The difference between that price range and what the minorities were compelled to take adds up to about $687,000. That, plus legal costs, and any increment of fair value adjudicated by the Yukon court are at stake while the court considers its ruling. That such a small claim amount should trigger a costly court case indicates how fiercely minorities have been antagonized by Mordashov’s tactics. The Yukon court papers cite as examples the exemption from issuing an independent valuation before making the buy-back price offer, as well as the refusal by Nord Gold to accept as lawful the dissent notices which the shareholders sent in after the buy-back was announced.

This is not the only case of a fight-back by minority shareholders against Mordashov. The resistance by High River Gold minorities to a buy-out of their shares proposed by Mordashov has been documented in detail over the past two years.

The Yukon suit by the Crew Gold minorities is the first to go to court.

Nord Gold and Mordashov spokesman, Sergei Loktionov, said in Moscow this week: “We don’t believe the rights of the minority shareholders were violated, and we are ready to defend our position in court”.

An affidavit filed in the Yukon in April by Oleg Pelevin, head of strategy for Severstal Gold, a subsidiary of Nord Gold, argued that there had been technical and political problems for Crew Gold’s operations in Guinea before the Endeavour sale, and that the sale price of C$4.65 had been a fair one, above the trading average for 20 days before the Endeavour agreement to the sale and purchase offer. The subsequent exemption from an independent valuation before the buy-back offer was issued to the minorities was lawful under the Canadian market rule known as Multilateral Instrument 61-101.

In the latest financial and operational report from Nord Gold, dated August 30, the litigation by the Norwegian minorities is not mentioned. There is nothing but a brief good-news mention of the Guinea gold operations.

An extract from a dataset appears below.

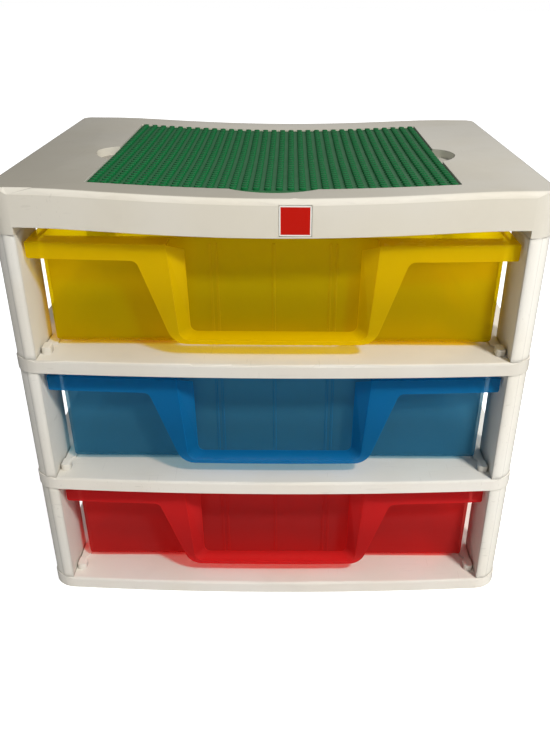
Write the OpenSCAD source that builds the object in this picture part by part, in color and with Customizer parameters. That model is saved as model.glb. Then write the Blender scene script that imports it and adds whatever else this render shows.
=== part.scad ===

As for the ongoing problems Nord Gold faces in its negotiations with the Government of Guinea, Guinean sources report that newly elected president Alpha Conde has in mind to revive negotiations as soon as higher-priority conflicts between his Government and Rio Tinto, United Company Rusal, and Chinese investors in the Guinean minerals sector have been resolved. There is almost no reference to these problems in Nord Gold’s latest releases.